Return the listing word for word, as given.

┏━━

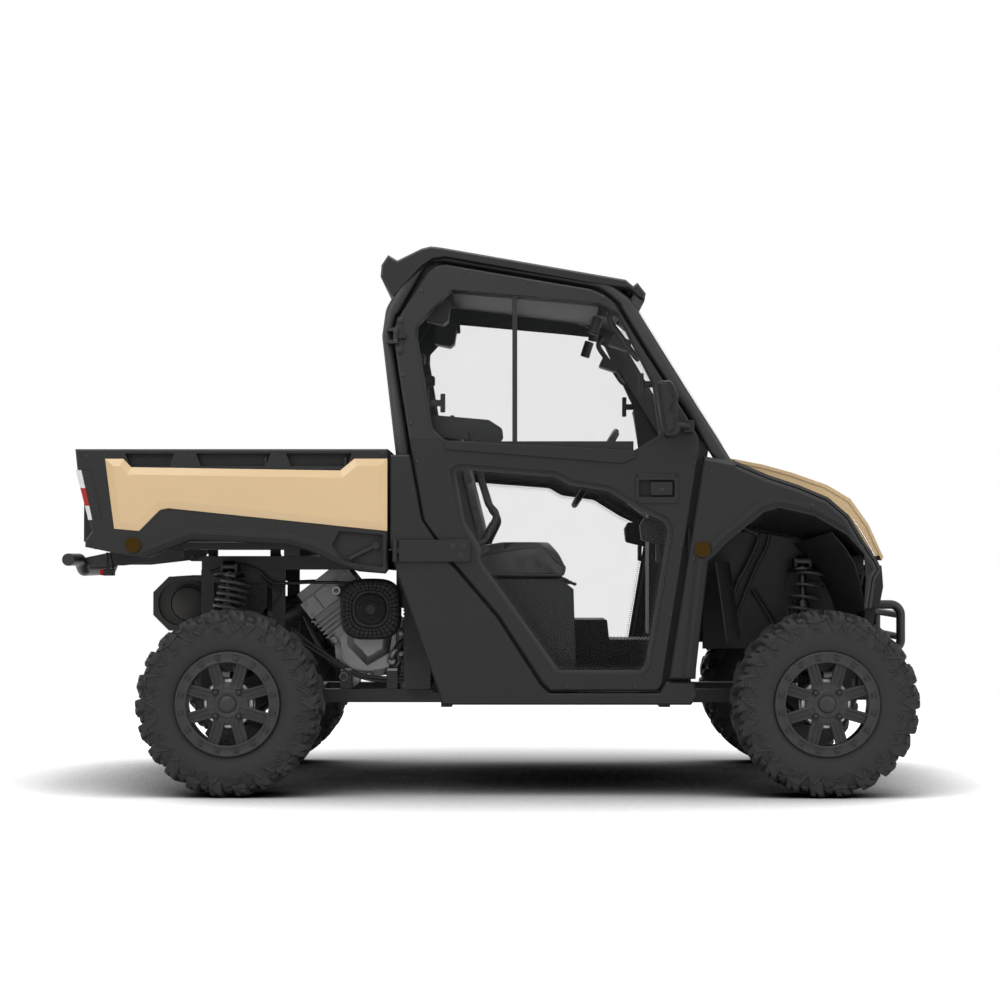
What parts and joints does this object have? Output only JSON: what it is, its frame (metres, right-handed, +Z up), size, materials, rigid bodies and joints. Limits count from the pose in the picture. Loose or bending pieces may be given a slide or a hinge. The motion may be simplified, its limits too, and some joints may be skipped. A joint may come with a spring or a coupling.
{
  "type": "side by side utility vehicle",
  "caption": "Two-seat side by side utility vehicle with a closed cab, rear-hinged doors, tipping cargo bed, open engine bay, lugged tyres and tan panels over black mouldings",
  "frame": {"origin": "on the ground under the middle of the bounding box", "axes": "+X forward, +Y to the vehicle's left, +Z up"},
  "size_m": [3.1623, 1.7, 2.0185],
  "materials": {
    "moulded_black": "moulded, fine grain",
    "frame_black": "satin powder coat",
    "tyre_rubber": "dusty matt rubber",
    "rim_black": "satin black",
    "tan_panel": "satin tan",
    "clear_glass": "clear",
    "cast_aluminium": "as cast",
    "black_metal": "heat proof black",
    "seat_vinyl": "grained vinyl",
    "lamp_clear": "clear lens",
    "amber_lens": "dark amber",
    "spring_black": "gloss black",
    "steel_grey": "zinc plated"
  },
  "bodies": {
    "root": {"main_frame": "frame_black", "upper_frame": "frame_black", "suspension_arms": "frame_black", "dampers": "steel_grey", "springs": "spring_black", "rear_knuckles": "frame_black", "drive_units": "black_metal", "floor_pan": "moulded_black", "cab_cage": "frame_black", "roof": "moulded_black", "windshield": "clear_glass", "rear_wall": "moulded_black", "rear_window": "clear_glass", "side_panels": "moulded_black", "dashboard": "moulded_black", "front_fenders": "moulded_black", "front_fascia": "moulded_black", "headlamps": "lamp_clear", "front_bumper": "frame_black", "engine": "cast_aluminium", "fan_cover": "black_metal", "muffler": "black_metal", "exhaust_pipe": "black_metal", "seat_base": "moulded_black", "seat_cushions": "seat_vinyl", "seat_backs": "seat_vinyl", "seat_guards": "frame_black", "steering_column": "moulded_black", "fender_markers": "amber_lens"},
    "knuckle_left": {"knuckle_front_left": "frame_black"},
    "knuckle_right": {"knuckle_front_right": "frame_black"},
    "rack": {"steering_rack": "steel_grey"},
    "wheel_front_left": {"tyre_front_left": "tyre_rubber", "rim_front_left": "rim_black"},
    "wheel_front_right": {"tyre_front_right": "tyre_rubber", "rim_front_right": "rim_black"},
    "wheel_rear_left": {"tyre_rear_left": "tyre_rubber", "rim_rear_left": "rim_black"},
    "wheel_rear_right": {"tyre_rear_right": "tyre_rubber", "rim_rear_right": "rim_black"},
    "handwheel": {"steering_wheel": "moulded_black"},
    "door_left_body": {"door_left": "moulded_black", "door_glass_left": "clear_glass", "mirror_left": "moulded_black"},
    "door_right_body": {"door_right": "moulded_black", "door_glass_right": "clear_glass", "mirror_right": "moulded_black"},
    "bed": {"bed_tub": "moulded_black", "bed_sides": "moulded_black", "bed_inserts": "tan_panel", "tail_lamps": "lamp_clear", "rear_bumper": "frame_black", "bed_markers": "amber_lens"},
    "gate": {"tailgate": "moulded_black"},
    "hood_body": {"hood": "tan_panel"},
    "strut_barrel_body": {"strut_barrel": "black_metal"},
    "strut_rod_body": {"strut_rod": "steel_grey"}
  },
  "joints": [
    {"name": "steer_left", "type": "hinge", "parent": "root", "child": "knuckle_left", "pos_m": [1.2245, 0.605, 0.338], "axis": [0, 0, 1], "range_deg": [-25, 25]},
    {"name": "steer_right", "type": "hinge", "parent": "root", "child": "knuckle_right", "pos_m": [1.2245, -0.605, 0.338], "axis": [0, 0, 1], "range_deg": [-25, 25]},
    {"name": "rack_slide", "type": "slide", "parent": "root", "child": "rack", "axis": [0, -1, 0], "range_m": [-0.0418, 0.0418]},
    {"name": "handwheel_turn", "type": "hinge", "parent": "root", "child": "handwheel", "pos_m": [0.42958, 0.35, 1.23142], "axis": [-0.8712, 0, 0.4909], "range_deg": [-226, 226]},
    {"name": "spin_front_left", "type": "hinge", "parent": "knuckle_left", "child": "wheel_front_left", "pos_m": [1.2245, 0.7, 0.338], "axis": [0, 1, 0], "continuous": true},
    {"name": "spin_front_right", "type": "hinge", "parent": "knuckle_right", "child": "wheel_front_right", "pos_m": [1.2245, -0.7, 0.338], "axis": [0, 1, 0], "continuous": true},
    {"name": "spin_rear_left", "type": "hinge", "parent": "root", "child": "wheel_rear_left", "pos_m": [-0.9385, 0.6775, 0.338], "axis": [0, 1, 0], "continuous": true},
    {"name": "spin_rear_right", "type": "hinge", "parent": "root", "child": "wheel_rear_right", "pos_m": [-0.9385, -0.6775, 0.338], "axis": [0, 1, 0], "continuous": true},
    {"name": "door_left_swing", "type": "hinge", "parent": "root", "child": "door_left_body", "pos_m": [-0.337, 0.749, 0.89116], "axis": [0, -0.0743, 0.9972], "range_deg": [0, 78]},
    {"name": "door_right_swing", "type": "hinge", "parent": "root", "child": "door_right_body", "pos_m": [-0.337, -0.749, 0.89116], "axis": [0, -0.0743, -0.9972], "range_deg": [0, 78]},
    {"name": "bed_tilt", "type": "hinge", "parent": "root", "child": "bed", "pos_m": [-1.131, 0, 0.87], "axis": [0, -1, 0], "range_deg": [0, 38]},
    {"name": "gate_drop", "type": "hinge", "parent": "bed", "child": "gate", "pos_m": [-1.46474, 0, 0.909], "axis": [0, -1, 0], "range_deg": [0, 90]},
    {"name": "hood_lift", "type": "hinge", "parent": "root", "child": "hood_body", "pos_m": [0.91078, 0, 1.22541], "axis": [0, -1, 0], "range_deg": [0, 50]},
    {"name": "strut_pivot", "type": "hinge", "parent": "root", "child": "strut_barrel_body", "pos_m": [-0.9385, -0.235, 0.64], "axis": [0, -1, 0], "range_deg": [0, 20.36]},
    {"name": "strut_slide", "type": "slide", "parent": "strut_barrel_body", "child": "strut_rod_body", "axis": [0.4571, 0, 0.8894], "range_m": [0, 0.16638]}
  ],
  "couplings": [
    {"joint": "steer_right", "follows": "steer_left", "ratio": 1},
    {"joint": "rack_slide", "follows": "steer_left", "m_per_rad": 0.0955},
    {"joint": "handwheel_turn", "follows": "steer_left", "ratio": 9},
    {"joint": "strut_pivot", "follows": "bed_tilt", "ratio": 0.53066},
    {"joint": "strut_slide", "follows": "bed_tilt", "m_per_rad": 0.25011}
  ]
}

┗━━

• _COMPLETED TASK_:
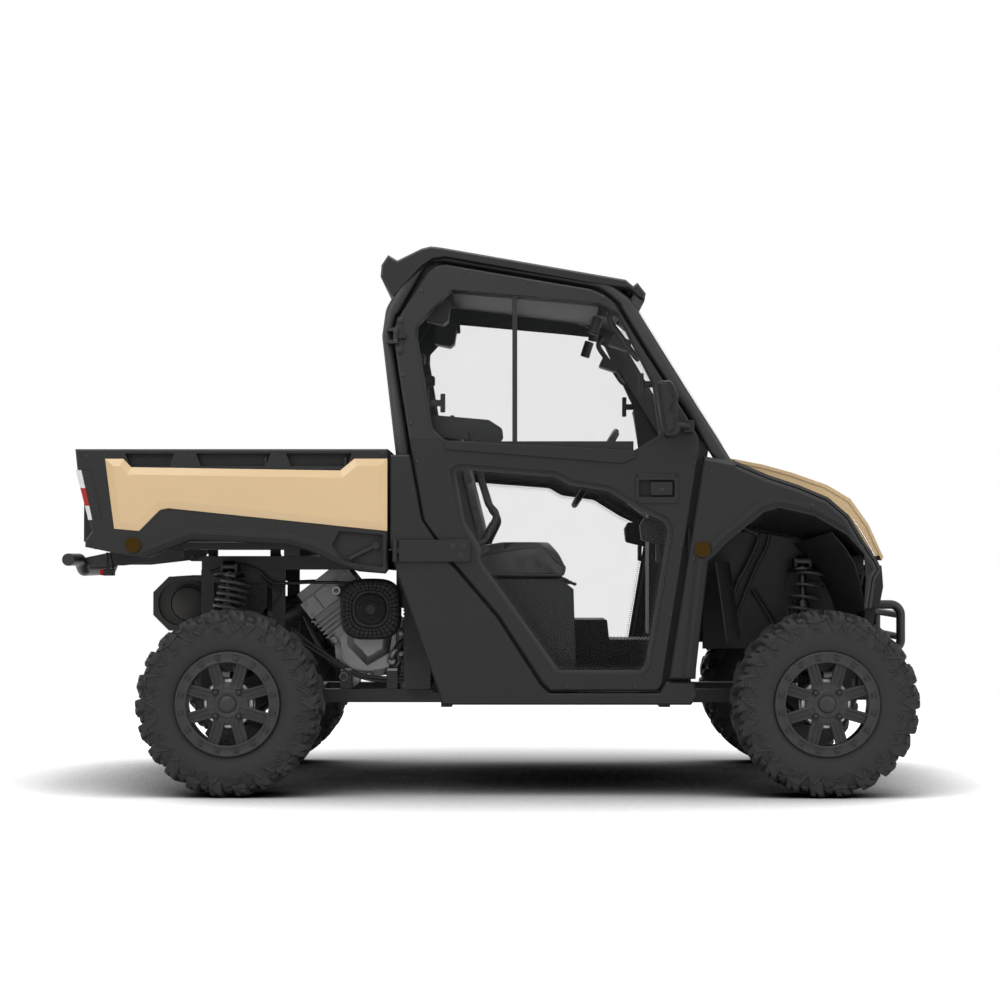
What parts and joints does this object have? Output only JSON: what it is, its frame (metres, right-handed, +Z up), size, materials, rigid bodies and joints. Limits count from the pose in the picture. Loose or bending pieces may be given a slide or a hinge. The motion may be simplified, its limits too, and some joints may be skipped. A joint may come with a spring or a coupling.
{
  "type": "side by side utility vehicle",
  "caption": "Two-seat side by side utility vehicle with a closed cab, rear-hinged doors, tipping cargo bed, open engine bay, lugged tyres and tan panels over black mouldings",
  "frame": {"origin": "on the ground under the middle of the bounding box", "axes": "+X forward, +Y to the vehicle's left, +Z up"},
  "size_m": [3.1623, 1.7, 2.0185],
  "materials": {
    "moulded_black": "moulded, fine grain",
    "frame_black": "satin powder coat",
    "tyre_rubber": "dusty matt rubber",
    "rim_black": "satin black",
    "tan_panel": "satin tan",
    "clear_glass": "clear",
    "cast_aluminium": "as cast",
    "black_metal": "heat proof black",
    "seat_vinyl": "grained vinyl",
    "lamp_clear": "clear lens",
    "amber_lens": "dark amber",
    "spring_black": "gloss black",
    "steel_grey": "zinc plated"
  },
  "bodies": {
    "root": {"main_frame": "frame_black", "upper_frame": "frame_black", "suspension_arms": "frame_black", "dampers": "steel_grey", "springs": "spring_black", "rear_knuckles": "frame_black", "drive_units": "black_metal", "floor_pan": "moulded_black", "cab_cage": "frame_black", "roof": "moulded_black", "windshield": "clear_glass", "rear_wall": "moulded_black", "rear_window": "clear_glass", "side_panels": "moulded_black", "dashboard": "moulded_black", "front_fenders": "moulded_black", "front_fascia": "moulded_black", "headlamps": "lamp_clear", "front_bumper": "frame_black", "engine": "cast_aluminium", "fan_cover": "black_metal", "muffler": "black_metal", "exhaust_pipe": "black_metal", "seat_base": "moulded_black", "seat_cushions": "seat_vinyl", "seat_backs": "seat_vinyl", "seat_guards": "frame_black", "steering_column": "moulded_black", "fender_markers": "amber_lens"},
    "knuckle_left": {"knuckle_front_left": "frame_black"},
    "knuckle_right": {"knuckle_front_right": "frame_black"},
    "rack": {"steering_rack": "steel_grey"},
    "wheel_front_left": {"tyre_front_left": "tyre_rubber", "rim_front_left": "rim_black"},
    "wheel_front_right": {"tyre_front_right": "tyre_rubber", "rim_front_right": "rim_black"},
    "wheel_rear_left": {"tyre_rear_left": "tyre_rubber", "rim_rear_left": "rim_black"},
    "wheel_rear_right": {"tyre_rear_right": "tyre_rubber", "rim_rear_right": "rim_black"},
    "handwheel": {"steering_wheel": "moulded_black"},
    "door_left_body": {"door_left": "moulded_black", "door_glass_left": "clear_glass", "mirror_left": "moulded_black"},
    "door_right_body": {"door_right": "moulded_black", "door_glass_right": "clear_glass", "mirror_right": "moulded_black"},
    "bed": {"bed_tub": "moulded_black", "bed_sides": "moulded_black", "bed_inserts": "tan_panel", "tail_lamps": "lamp_clear", "rear_bumper": "frame_black", "bed_markers": "amber_lens"},
    "gate": {"tailgate": "moulded_black"},
    "hood_body": {"hood": "tan_panel"},
    "strut_barrel_body": {"strut_barrel": "black_metal"},
    "strut_rod_body": {"strut_rod": "steel_grey"}
  },
  "joints": [
    {"name": "steer_left", "type": "hinge", "parent": "root", "child": "knuckle_left", "pos_m": [1.2245, 0.605, 0.338], "axis": [0, 0, 1], "range_deg": [-25, 25]},
    {"name": "steer_right", "type": "hinge", "parent": "root", "child": "knuckle_right", "pos_m": [1.2245, -0.605, 0.338], "axis": [0, 0, 1], "range_deg": [-25, 25]},
    {"name": "rack_slide", "type": "slide", "parent": "root", "child": "rack", "axis": [0, -1, 0], "range_m": [-0.0418, 0.0418]},
    {"name": "handwheel_turn", "type": "hinge", "parent": "root", "child": "handwheel", "pos_m": [0.42958, 0.35, 1.23142], "axis": [-0.8712, 0, 0.4909], "range_deg": [-226, 226]},
    {"name": "spin_front_left", "type": "hinge", "parent": "knuckle_left", "child": "wheel_front_left", "pos_m": [1.2245, 0.7, 0.338], "axis": [0, 1, 0], "continuous": true},
    {"name": "spin_front_right", "type": "hinge", "parent": "knuckle_right", "child": "wheel_front_right", "pos_m": [1.2245, -0.7, 0.338], "axis": [0, 1, 0], "continuous": true},
    {"name": "spin_rear_left", "type": "hinge", "parent": "root", "child": "wheel_rear_left", "pos_m": [-0.9385, 0.6775, 0.338], "axis": [0, 1, 0], "continuous": true},
    {"name": "spin_rear_right", "type": "hinge", "parent": "root", "child": "wheel_rear_right", "pos_m": [-0.9385, -0.6775, 0.338], "axis": [0, 1, 0], "continuous": true},
    {"name": "door_left_swing", "type": "hinge", "parent": "root", "child": "door_left_body", "pos_m": [-0.337, 0.749, 0.89116], "axis": [0, -0.0743, 0.9972], "range_deg": [0, 78]},
    {"name": "door_right_swing", "type": "hinge", "parent": "root", "child": "door_right_body", "pos_m": [-0.337, -0.749, 0.89116], "axis": [0, -0.0743, -0.9972], "range_deg": [0, 78]},
    {"name": "bed_tilt", "type": "hinge", "parent": "root", "child": "bed", "pos_m": [-1.131, 0, 0.87], "axis": [0, -1, 0], "range_deg": [0, 38]},
    {"name": "gate_drop", "type": "hinge", "parent": "bed", "child": "gate", "pos_m": [-1.46474, 0, 0.909], "axis": [0, -1, 0], "range_deg": [0, 90]},
    {"name": "hood_lift", "type": "hinge", "parent": "root", "child": "hood_body", "pos_m": [0.91078, 0, 1.22541], "axis": [0, -1, 0], "range_deg": [0, 50]},
    {"name": "strut_pivot", "type": "hinge", "parent": "root", "child": "strut_barrel_body", "pos_m": [-0.9385, -0.235, 0.64], "axis": [0, -1, 0], "range_deg": [0, 20.36]},
    {"name": "strut_slide", "type": "slide", "parent": "strut_barrel_body", "child": "strut_rod_body", "axis": [0.4571, 0, 0.8894], "range_m": [0, 0.16638]}
  ],
  "couplings": [
    {"joint": "steer_right", "follows": "steer_left", "ratio": 1},
    {"joint": "rack_slide", "follows": "steer_left", "m_per_rad": 0.0955},
    {"joint": "handwheel_turn", "follows": "steer_left", "ratio": 9},
    {"joint": "strut_pivot", "follows": "bed_tilt", "ratio": 0.53066},
    {"joint": "strut_slide", "follows": "bed_tilt", "m_per_rad": 0.25011}
  ]
}